There is freedom in the simple act of making time for yourself. It doesn’t matter what you carve out time for exactly, just that you use those moments to listen to your heart and follow its yearnings.
In 2011 I spent three months in Morocco and returned to my home in Los Angeles feeling like my wings had been cut off. I’d found my sense of wanderlust during those months embedded in such a rich and unique place and was going stir crazy being back in the box of my old life. A severe case of culture shock left me feeling like I needed to flee the country…again. So I bought a ticket, a Lonely Planet, packed my backpack and set off for a month in Bali with a loose itinerary and without an agenda of any kind.

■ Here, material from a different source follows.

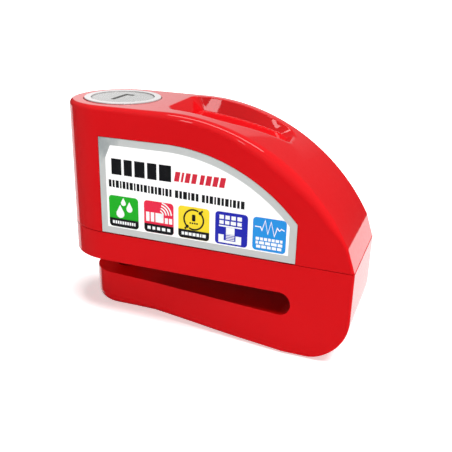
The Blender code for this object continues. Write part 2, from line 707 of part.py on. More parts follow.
def build_battery():
    start = CELL_START_X - 1.1
    end = CELL_START_X + 3 * CELL_PITCH + 0.9
    holder = add_solid("battery_holder", box((start - 0.8, end + 0.8), (-12.2, 12.2), (27.3, 33.2)),
                       "black_plastic")
    combine(holder, "DIFFERENCE", [
        cylinder("X", (side * CELL_Y, CELL_Z), CELL_RADIUS + 0.2, start, end, 24) for side in (-1, 1)
    ])
    for side, row in ((-1, "front"), (1, "rear")):
        for i in range(3):
            low = CELL_START_X + CELL_PITCH * i
            add_solid(f"battery_cell_{row}_{i + 1}",
                      cylinder("X", (side * CELL_Y, CELL_Z), CELL_RADIUS, low, low + CELL_LENGTH, 20),
                      "bright_steel")
    contact_y, contact_z = (-10.6, 10.6), (33.5, 37.5)
    add_solid("battery_link_plate", box((end - 0.6, end - 0.2), contact_y, contact_z), "plain_steel")
    for side, row in ((-1, "front"), (1, "rear")):
        y = sorted((side * 1.4, side * 10.6))
        add_solid(f"battery_contact_{row}", box((start + 0.2, start + 0.6), y, contact_z), "brass")


def build_label():
    outline = label_outline(margin=0.1)
    outer = -HALF_WIDTH
    add_solid("front_label", prism(outline, "Y", outer, outer + LABEL_THICKNESS), "label")


def main():
    clear_scene()
    axis = bpy.data.objects.new("lock_axis", None)
    axis.location = (LOCK_AXIS_X * MM, 0, 0)
    bpy.context.scene.collection.objects.link(axis)
    build_upper_housing()
    build_lower_body()
    build_label()
    build_barrel()
    build_plug()
    build_cam()
    build_pin()
    build_spring()
    build_seals_and_seats()
    build_screws()
    build_siren()
    build_board()
    build_battery()


main()
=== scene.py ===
"""Looks of the alarm disc brake lock: glossy red castings, a bright push lock and a printed label.

Shapes are worked out in millimetres, with X measured from the lock axis, and become
metres in the frame's coordinates when a piece is made.
"""
import json
import math

import bmesh
import bpy
from mathutils import Matrix, Vector
from mathutils.geometry import delaunay_2d_cdt
from mathutils.kdtree import KDTree


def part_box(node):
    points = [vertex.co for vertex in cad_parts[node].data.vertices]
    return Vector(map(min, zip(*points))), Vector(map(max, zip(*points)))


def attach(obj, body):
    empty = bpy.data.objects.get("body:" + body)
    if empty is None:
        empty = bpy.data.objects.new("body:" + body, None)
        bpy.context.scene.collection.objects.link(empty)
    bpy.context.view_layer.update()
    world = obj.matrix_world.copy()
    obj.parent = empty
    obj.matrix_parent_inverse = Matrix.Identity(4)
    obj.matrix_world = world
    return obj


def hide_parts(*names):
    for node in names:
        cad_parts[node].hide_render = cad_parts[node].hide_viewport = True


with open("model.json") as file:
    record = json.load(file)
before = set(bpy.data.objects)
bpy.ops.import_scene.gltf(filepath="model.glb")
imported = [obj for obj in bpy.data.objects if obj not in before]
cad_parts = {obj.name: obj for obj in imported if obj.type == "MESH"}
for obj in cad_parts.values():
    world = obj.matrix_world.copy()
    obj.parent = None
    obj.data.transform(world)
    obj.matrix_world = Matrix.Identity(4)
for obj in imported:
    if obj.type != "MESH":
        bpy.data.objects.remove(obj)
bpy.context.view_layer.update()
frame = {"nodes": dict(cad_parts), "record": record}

MM = 0.001
SHARP_ANGLE = math.radians(40.0)
KNOWN_ANGLE = math.radians(24.0)
SAME_PLACE = 1e-4


def cad_mm(node):
    """A CAD node's lowest and highest corners, in millimetres."""
    low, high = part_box(node)
    return low / MM, high / MM


barrel_low, barrel_high = cad_mm("barrel")
upper_low, upper_high = cad_mm("upper_housing")
_, lower_high = cad_mm("lower_body")
plug_low, plug_high = cad_mm("plug")
pin_low, pin_high = cad_mm("locking_pin")
label_low, label_high = cad_mm("front_label")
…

Traveling around Bali, I found a gap for magic in the time without bookends. It’s true, I may have found that sense of freedom anywhere, but in Bali that time was soft, lush, beautiful and barefoot. It was an easy country to navigate and everywhere I went was a soft place to land. I traveled from Ubud, rich in art, craft, culture and music to a meditative place where the river meets the sea on the black beach of Suraberata. I learned to scuba dive on a whim with a handsome Aussie in the crystal waters of a seaweed farming island called Nusa Lembongan. I took in the pristine beaches of Sanur from a hammock on a quiet stretch of sand.
In each place, I found that when I was able to put everything down, stand still and clear my mind, I could allow myself to be carried from place to place and from experience to experience. Once I began to go with the flow and let the right moments nudge me forward from my resting state, I understood my own capacity for freedom.
I spent a month this way, letting each day, each hour, each minute, carry me to the next. I saw and experienced things I couldn’t possibly have planned for before I left for my trip because my mind was smaller before I began the experience. Travel has this capacity to break open your perspective of the world, but you have to allow it space and time.
Especially in our Western day to day lives, we force ourselves into tight work and life schedules that leave little room for flow or spontaneity. It’s difficult to let the universe have its way with you and naturally guide you to the people and places you are meant to encounter when all of your time is committed or obligated. I learned in Bali, that real freedom is a gift we can only give to ourselves. We become our own captors in the prisons we create with schedules and attachments and it can be tough to find the key to freedom which is hidden in our own pocket.